▼

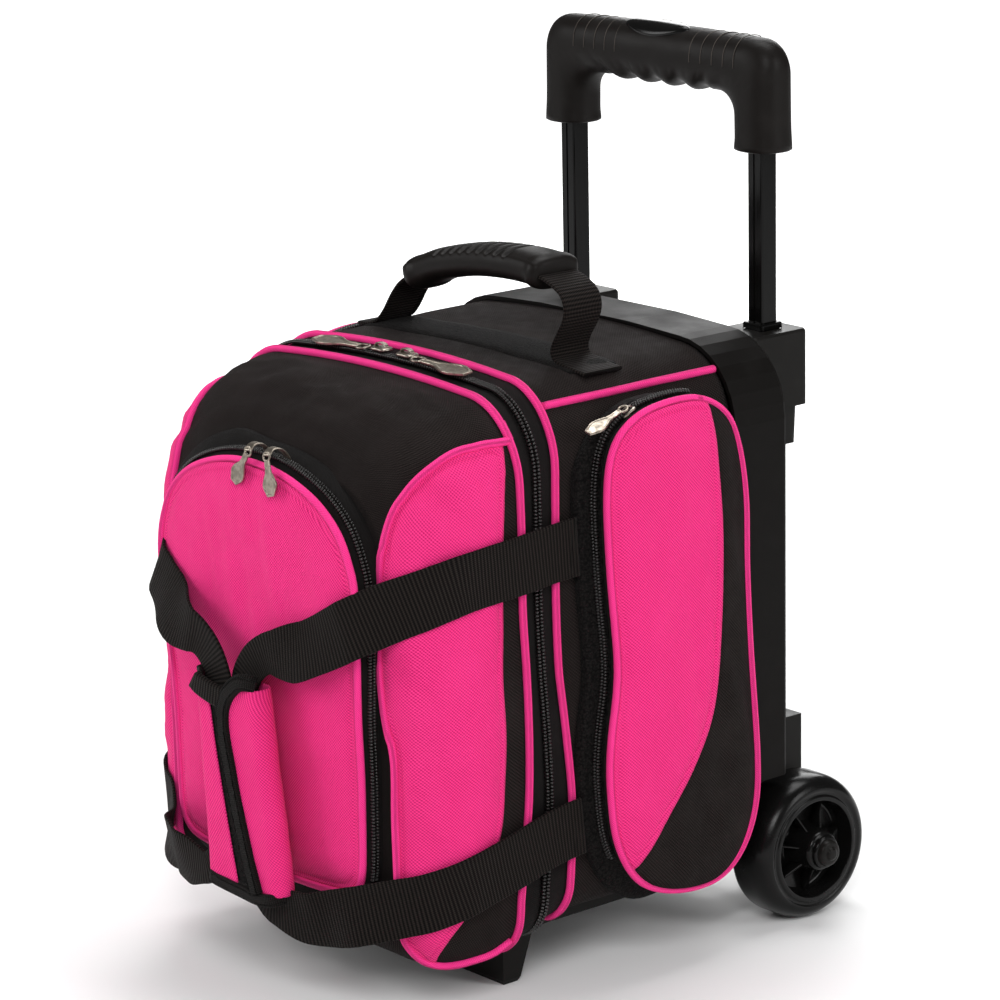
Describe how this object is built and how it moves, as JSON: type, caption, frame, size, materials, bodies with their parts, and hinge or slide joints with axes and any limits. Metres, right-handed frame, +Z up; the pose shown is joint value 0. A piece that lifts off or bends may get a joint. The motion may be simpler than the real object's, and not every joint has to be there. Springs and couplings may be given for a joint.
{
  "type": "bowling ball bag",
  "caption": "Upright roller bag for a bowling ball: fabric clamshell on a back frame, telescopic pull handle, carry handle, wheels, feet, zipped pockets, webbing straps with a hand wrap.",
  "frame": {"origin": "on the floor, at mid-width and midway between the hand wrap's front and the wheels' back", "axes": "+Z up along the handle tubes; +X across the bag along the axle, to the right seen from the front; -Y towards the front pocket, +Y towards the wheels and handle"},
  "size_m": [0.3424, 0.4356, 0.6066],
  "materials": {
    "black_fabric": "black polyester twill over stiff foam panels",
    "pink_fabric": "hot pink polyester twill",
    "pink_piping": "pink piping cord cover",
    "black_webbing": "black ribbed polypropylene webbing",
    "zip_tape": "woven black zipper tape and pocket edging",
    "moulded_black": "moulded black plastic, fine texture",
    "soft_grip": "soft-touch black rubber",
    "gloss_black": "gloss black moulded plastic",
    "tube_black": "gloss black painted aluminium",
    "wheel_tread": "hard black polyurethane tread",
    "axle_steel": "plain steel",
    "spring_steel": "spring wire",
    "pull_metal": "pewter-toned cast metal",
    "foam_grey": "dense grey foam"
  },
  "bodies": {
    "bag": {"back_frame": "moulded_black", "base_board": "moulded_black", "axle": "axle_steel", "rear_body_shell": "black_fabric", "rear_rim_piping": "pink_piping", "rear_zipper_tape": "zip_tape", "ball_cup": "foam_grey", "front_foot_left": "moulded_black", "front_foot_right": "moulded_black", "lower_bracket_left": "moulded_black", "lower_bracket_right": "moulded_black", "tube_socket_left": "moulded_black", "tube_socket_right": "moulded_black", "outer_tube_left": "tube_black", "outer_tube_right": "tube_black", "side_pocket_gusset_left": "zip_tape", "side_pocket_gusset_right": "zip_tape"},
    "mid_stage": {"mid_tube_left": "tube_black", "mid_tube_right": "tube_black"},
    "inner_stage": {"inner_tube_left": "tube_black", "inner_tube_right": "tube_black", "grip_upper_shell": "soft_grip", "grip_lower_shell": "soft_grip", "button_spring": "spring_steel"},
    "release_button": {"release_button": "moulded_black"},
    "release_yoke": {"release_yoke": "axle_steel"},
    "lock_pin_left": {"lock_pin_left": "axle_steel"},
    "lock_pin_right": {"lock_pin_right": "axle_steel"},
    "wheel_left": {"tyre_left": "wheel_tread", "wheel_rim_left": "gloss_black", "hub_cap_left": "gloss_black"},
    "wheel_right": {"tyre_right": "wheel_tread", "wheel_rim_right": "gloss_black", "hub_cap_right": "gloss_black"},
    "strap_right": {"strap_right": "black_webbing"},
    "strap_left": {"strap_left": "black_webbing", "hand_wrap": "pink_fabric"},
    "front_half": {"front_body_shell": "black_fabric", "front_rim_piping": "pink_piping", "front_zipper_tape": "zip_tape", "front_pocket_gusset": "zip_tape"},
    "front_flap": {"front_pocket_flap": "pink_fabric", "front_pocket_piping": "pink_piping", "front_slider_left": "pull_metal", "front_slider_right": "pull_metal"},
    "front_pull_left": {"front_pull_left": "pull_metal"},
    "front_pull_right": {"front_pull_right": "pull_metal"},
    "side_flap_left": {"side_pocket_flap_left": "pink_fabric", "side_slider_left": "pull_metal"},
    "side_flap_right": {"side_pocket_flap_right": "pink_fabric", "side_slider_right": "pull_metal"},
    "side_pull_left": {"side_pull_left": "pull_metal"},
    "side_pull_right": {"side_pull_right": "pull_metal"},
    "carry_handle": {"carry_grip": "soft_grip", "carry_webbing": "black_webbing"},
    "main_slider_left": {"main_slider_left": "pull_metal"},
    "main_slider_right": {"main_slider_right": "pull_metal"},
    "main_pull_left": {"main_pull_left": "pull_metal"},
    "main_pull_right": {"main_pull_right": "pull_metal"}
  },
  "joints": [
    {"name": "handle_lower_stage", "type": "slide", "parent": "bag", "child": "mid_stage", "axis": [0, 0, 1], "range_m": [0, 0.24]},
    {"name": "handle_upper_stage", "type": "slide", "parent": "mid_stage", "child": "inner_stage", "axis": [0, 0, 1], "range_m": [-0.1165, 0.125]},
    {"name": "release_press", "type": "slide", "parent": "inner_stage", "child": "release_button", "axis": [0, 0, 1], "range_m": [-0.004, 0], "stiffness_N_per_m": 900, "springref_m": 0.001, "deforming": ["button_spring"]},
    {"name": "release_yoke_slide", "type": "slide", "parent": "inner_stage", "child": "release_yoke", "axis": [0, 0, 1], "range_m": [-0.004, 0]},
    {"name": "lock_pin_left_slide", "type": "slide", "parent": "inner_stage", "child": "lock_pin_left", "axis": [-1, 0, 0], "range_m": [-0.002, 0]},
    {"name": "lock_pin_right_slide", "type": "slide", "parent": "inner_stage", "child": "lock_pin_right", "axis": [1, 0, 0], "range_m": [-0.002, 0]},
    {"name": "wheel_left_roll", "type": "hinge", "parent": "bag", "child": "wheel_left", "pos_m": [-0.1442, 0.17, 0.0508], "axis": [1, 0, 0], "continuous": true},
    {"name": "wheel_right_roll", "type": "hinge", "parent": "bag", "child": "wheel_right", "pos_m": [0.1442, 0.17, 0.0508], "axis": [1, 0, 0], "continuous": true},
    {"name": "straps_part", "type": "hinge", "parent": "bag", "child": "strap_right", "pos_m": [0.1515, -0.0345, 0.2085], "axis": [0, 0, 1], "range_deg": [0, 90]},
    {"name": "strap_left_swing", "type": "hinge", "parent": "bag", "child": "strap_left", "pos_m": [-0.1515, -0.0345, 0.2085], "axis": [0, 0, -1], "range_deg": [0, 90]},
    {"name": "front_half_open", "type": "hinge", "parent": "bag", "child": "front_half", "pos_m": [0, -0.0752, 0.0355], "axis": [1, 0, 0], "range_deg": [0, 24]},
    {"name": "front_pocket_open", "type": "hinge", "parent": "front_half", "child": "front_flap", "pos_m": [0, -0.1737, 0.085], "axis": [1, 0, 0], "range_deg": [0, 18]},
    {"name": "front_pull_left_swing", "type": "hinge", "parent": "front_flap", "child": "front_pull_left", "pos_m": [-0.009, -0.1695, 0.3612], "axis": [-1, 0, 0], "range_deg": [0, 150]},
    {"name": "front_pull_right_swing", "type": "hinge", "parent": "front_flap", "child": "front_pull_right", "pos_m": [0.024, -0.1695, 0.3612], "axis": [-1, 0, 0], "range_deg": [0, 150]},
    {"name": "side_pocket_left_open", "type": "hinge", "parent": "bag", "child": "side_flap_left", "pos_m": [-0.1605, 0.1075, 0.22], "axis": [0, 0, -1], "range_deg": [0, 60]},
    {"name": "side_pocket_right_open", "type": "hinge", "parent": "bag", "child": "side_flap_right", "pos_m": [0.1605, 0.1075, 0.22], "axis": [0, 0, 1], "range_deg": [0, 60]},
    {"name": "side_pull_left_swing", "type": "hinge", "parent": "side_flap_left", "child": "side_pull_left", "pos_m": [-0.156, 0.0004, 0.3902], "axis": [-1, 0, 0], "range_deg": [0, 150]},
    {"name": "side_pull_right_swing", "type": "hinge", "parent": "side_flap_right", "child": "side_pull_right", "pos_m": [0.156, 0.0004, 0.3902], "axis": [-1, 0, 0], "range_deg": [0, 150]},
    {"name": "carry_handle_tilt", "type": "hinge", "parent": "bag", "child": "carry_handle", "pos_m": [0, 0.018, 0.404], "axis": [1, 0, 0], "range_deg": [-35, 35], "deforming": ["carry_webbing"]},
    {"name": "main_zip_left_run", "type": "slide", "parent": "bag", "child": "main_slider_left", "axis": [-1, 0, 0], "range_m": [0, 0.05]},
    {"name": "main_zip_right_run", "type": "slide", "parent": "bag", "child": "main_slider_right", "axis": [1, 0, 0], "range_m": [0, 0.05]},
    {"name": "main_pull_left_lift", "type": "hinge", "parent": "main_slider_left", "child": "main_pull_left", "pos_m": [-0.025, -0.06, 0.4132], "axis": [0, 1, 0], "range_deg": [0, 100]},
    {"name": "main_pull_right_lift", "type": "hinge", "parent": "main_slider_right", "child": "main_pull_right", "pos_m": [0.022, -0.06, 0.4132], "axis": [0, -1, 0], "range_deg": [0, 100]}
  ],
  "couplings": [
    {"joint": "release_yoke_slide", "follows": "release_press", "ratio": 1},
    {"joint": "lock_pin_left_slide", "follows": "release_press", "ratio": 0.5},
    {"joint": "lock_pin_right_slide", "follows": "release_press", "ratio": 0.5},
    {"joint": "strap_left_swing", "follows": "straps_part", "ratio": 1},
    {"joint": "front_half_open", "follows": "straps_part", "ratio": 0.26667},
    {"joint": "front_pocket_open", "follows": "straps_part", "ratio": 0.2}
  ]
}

▲

EXERCISE REQUIREMENTS → Using the data above, say how many lines include "caption". No other reply is needed.

THE OUTPUT → 2